| Task requirements |
Read the data and repeat it in full, exactly.

| Information shown |
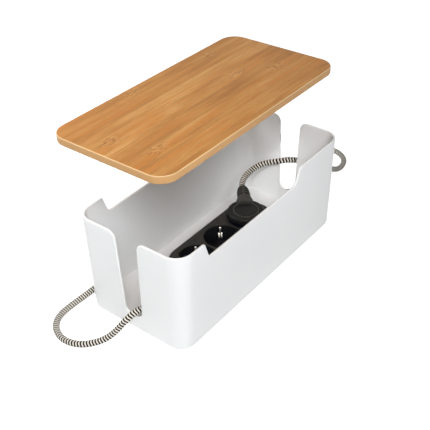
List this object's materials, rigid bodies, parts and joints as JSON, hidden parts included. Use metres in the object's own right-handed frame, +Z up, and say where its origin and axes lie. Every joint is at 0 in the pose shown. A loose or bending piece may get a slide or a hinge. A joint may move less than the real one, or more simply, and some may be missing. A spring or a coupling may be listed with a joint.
{
  "type": "cable management box",
  "caption": "White cable box with cord slots in both ends, a raised bamboo lid, and a socket strip with a plugged-in braided lead inside.",
  "frame": {"origin": "on the table under the middle of the tray", "axes": "+X along the tray towards the end where the plugged-in lead leaves, +Y towards the back long wall, +Z up"},
  "size_m": [0.5067, 0.2458, 0.2115],
  "materials": {
    "white_plastic": "satin white moulded plastic",
    "rubber": "dark rubber",
    "bamboo": "satin bamboo board",
    "black_plastic": "black moulded plastic",
    "blue_black_plastic": "blue-black moulded plastic",
    "steel": "bright zinc-plated steel",
    "nickel": "nickel-plated brass",
    "brass": "stamped brass",
    "shutter_plastic": "dark acetal",
    "braid": "black and off-white textile braid",
    "tie_fabric": "black hook-and-loop",
    "soft_vinyl": "black soft vinyl"
  },
  "bodies": {
    "box": {"box_body": "white_plastic", "box_feet": "rubber", "strip_base": "black_plastic", "strip_cover": "black_plastic", "strip_screws": "steel", "lead_clamp": "shutter_plastic", "clamp_screws": "steel", "strip_boot": "soft_vinyl", "live_bar": "brass", "neutral_bar": "brass", "earth_bar": "nickel", "socket_insert_1": "black_plastic", "socket_insert_2": "black_plastic", "socket_insert_3": "black_plastic", "shutter_3": "shutter_plastic", "shutter_springs": "steel", "strip_lead": "braid", "strip_coil": "braid", "strip_coil_tie": "tie_fabric", "strip_lead_tail": "braid", "mains_plug_body": "black_plastic", "mains_plug_pins": "nickel", "mains_plug_earth": "nickel", "mains_plug_boot": "soft_vinyl", "appliance_lead": "braid", "appliance_coil": "braid", "appliance_coil_tie": "tie_fabric", "appliance_lead_tail": "braid", "connector_body": "black_plastic", "connector_contacts": "brass", "connector_boot": "soft_vinyl"},
    "lid": {"lid_board": "bamboo", "lid_batten_front": "bamboo", "lid_batten_back": "bamboo", "batten_screws": "steel"},
    "angled_plug": {"plug_body": "blue_black_plastic", "plug_cover": "black_plastic", "plug_pins": "nickel", "plug_earth": "nickel", "plug_boot": "soft_vinyl"},
    "shutter_a": {"shutter_1": "shutter_plastic"},
    "shutter_b": {"shutter_2": "shutter_plastic"}
  },
  "joints": [
    {"name": "lid_lift", "type": "slide", "parent": "box", "child": "lid", "axis": [0, 0.2104, 0.9776], "range_m": [-0.0808, 0.04]},
    {"name": "plug_pull", "type": "slide", "parent": "box", "child": "angled_plug", "axis": [0, 0, 1], "range_m": [0, 0.038]},
    {"name": "shutter_a_turn", "type": "hinge", "parent": "box", "child": "shutter_a", "pos_m": [-0.0524, -0.011, 0.0225], "axis": [0, 0, 1], "range_deg": [0, 40], "stiffness_Nm_per_rad": 0.004, "springref_deg": -20.05},
    {"name": "shutter_b_turn", "type": "hinge", "parent": "box", "child": "shutter_b", "pos_m": [-0.0064, -0.011, 0.0225], "axis": [0, 0, 1], "range_deg": [0, 40], "stiffness_Nm_per_rad": 0.004, "springref_deg": -20.05}
  ]
}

| Final result |
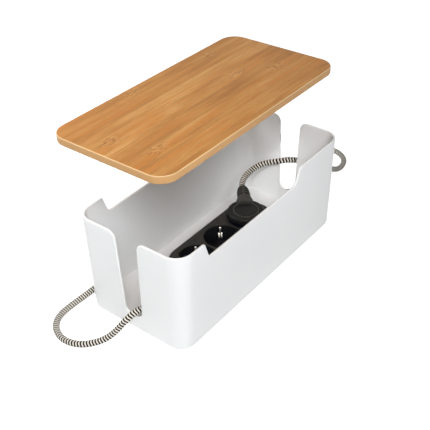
List this object's materials, rigid bodies, parts and joints as JSON, hidden parts included. Use metres in the object's own right-handed frame, +Z up, and say where its origin and axes lie. Every joint is at 0 in the pose shown. A loose or bending piece may get a slide or a hinge. A joint may move less than the real one, or more simply, and some may be missing. A spring or a coupling may be listed with a joint.
{
  "type": "cable management box",
  "caption": "White cable box with cord slots in both ends, a raised bamboo lid, and a socket strip with a plugged-in braided lead inside.",
  "frame": {"origin": "on the table under the middle of the tray", "axes": "+X along the tray towards the end where the plugged-in lead leaves, +Y towards the back long wall, +Z up"},
  "size_m": [0.5067, 0.2458, 0.2115],
  "materials": {
    "white_plastic": "satin white moulded plastic",
    "rubber": "dark rubber",
    "bamboo": "satin bamboo board",
    "black_plastic": "black moulded plastic",
    "blue_black_plastic": "blue-black moulded plastic",
    "steel": "bright zinc-plated steel",
    "nickel": "nickel-plated brass",
    "brass": "stamped brass",
    "shutter_plastic": "dark acetal",
    "braid": "black and off-white textile braid",
    "tie_fabric": "black hook-and-loop",
    "soft_vinyl": "black soft vinyl"
  },
  "bodies": {
    "box": {"box_body": "white_plastic", "box_feet": "rubber", "strip_base": "black_plastic", "strip_cover": "black_plastic", "strip_screws": "steel", "lead_clamp": "shutter_plastic", "clamp_screws": "steel", "strip_boot": "soft_vinyl", "live_bar": "brass", "neutral_bar": "brass", "earth_bar": "nickel", "socket_insert_1": "black_plastic", "socket_insert_2": "black_plastic", "socket_insert_3": "black_plastic", "shutter_3": "shutter_plastic", "shutter_springs": "steel", "strip_lead": "braid", "strip_coil": "braid", "strip_coil_tie": "tie_fabric", "strip_lead_tail": "braid", "mains_plug_body": "black_plastic", "mains_plug_pins": "nickel", "mains_plug_earth": "nickel", "mains_plug_boot": "soft_vinyl", "appliance_lead": "braid", "appliance_coil": "braid", "appliance_coil_tie": "tie_fabric", "appliance_lead_tail": "braid", "connector_body": "black_plastic", "connector_contacts": "brass", "connector_boot": "soft_vinyl"},
    "lid": {"lid_board": "bamboo", "lid_batten_front": "bamboo", "lid_batten_back": "bamboo", "batten_screws": "steel"},
    "angled_plug": {"plug_body": "blue_black_plastic", "plug_cover": "black_plastic", "plug_pins": "nickel", "plug_earth": "nickel", "plug_boot": "soft_vinyl"},
    "shutter_a": {"shutter_1": "shutter_plastic"},
    "shutter_b": {"shutter_2": "shutter_plastic"}
  },
  "joints": [
    {"name": "lid_lift", "type": "slide", "parent": "box", "child": "lid", "axis": [0, 0.2104, 0.9776], "range_m": [-0.0808, 0.04]},
    {"name": "plug_pull", "type": "slide", "parent": "box", "child": "angled_plug", "axis": [0, 0, 1], "range_m": [0, 0.038]},
    {"name": "shutter_a_turn", "type": "hinge", "parent": "box", "child": "shutter_a", "pos_m": [-0.0524, -0.011, 0.0225], "axis": [0, 0, 1], "range_deg": [0, 40], "stiffness_Nm_per_rad": 0.004, "springref_deg": -20.05},
    {"name": "shutter_b_turn", "type": "hinge", "parent": "box", "child": "shutter_b", "pos_m": [-0.0064, -0.011, 0.0225], "axis": [0, 0, 1], "range_deg": [0, 40], "stiffness_Nm_per_rad": 0.004, "springref_deg": -20.05}
  ]
}